Pereira is standing on top of a bluff and pointing out all the tell-tale signs of the bone-dry weather: the manicured lawns that have turned into brown carpets; the gash that a recent wildfire left in a far-off mountain; and the hydroelectric reservoir down in the valley that is so low that marinas that were built right on the water’s edge now stand a quarter-mile away.

“We’ve never seen that before,” Pereira says.

When you tally up the accumulated rain shortfall over the past decade across many basins in Brazil, it comes to about a year’s worth of precipitation, according to ONS, the national electrical grid operator. The monsoons that farmers rely on have been arriving later and later each year. The United Nations’ Intergovernmental Panel on Climate Change predicts this trend will worsen in coming years, with longer dry seasons stretching from central Brazil up into the Amazon.

It was along the outer edge of the rain forest, in a town called Nova Mutum, that Cleverson Bertamoni saw his corn fields go up in smoke one July day.

Bertamoni frantically piled farm hands into his two water trucks and sent them out to douse the fire. Still, it raged on. Bertamoni pleaded for help. His neighbours rushed over 13 more trucks. By the time the flames were finally out, some six hours later, almost 250 acres had been destroyed.

For Bertamoni, 43, it was unlike any fire he’s ever encountered in a career that began when he was a young boy following his parents into their soybean and corn fields. The ground is so dry now, he said, that a simple spark from a combine was enough to trigger the blaze. "It spread so fast."

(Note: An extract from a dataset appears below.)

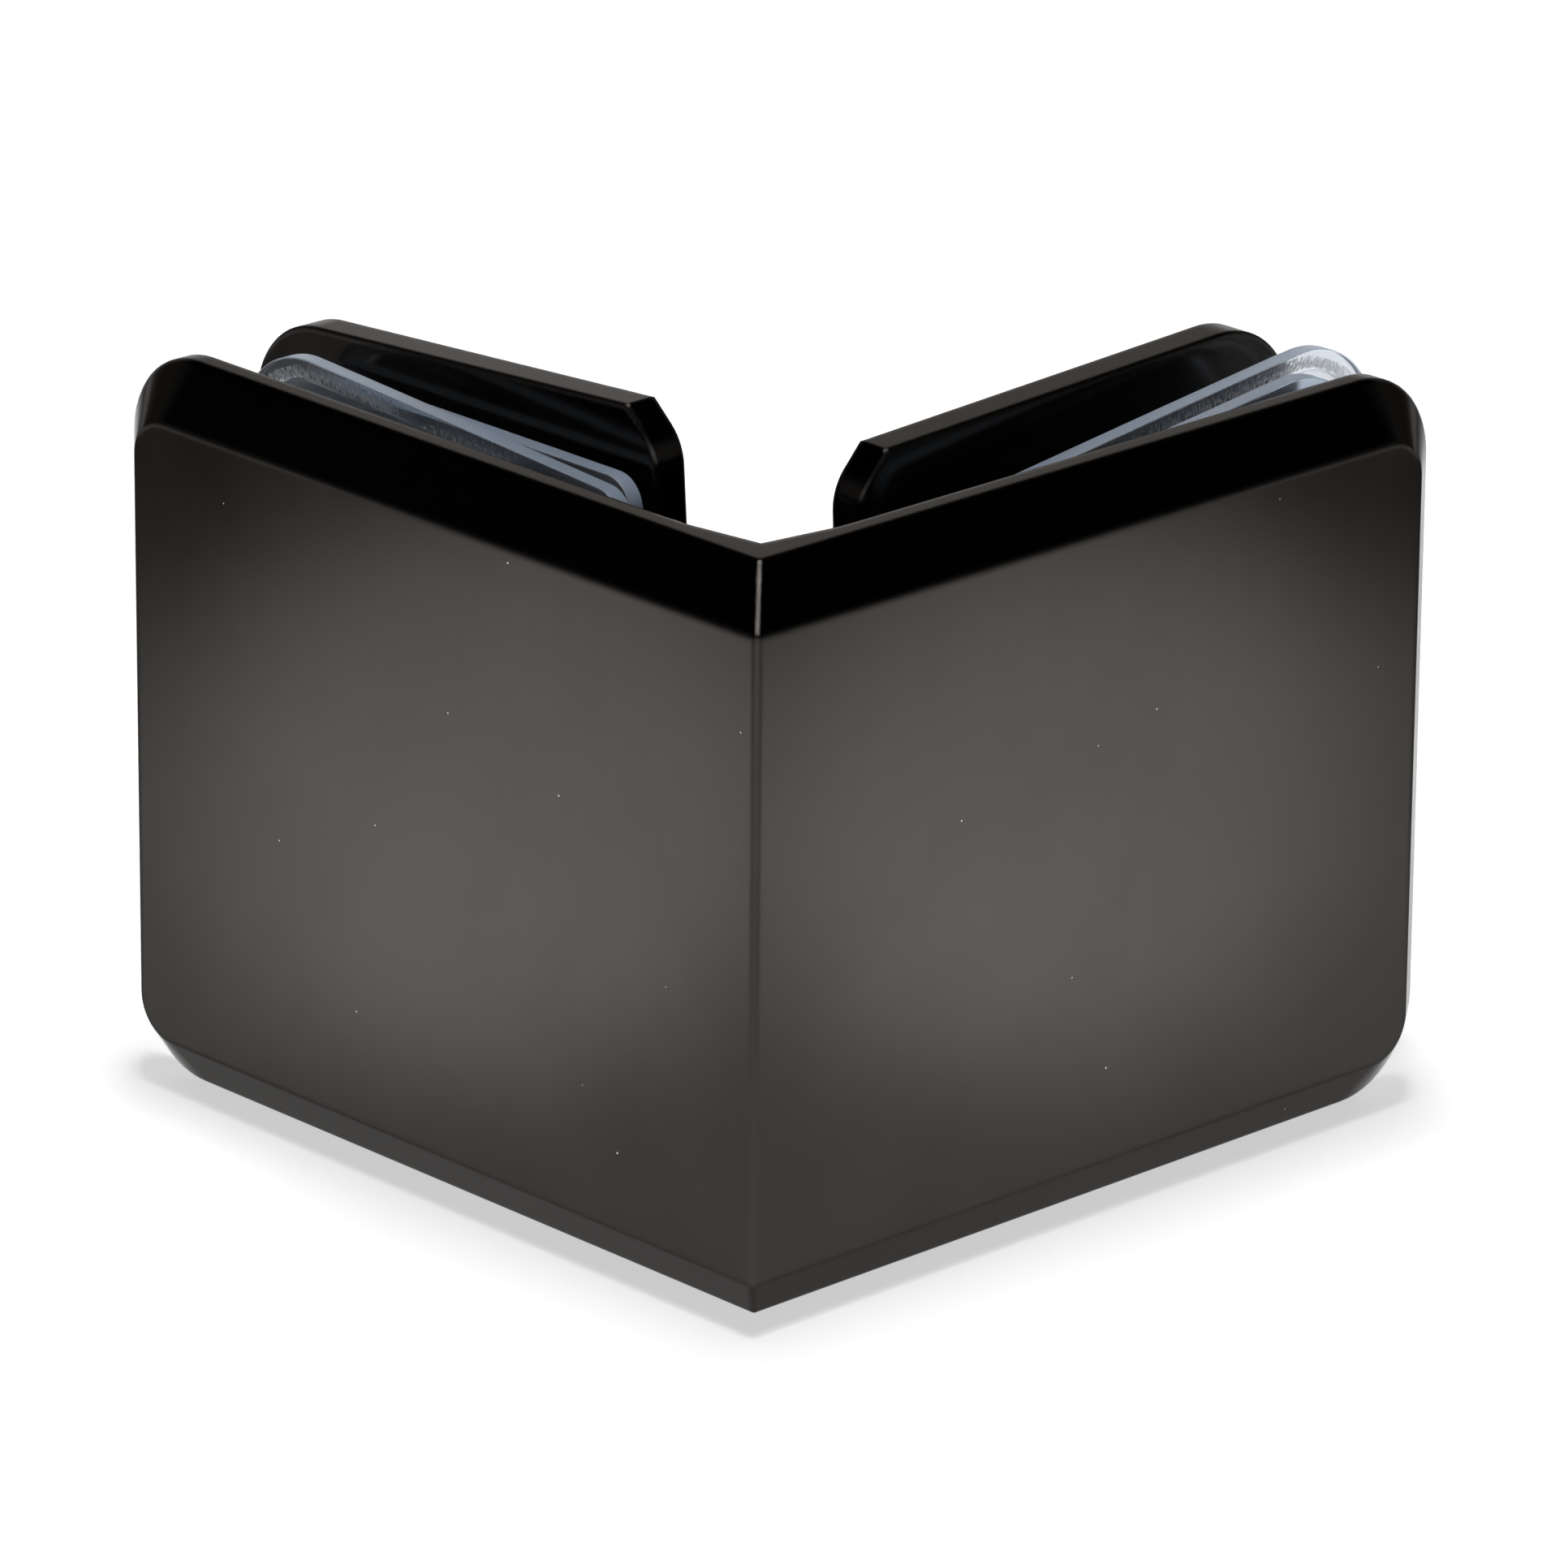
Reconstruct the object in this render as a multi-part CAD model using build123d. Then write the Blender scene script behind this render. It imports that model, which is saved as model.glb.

Bertamoni suddenly found himself 16,000 bags of corn short of what he had promised to deliver to trading houses in São Paulo. The contract stipulated he had to fork over US$120,000 to make up the difference. This wouldn’t work. He didn’t have that kind of cash. So he brokered a deal with them: He’d turn over 20,000 bags from next year’s harvest instead.

Bertamoni is relieved, albeit a bit edgy. It should all work out fine, he figures, just as long as the rains come and he can keep the fires at bay.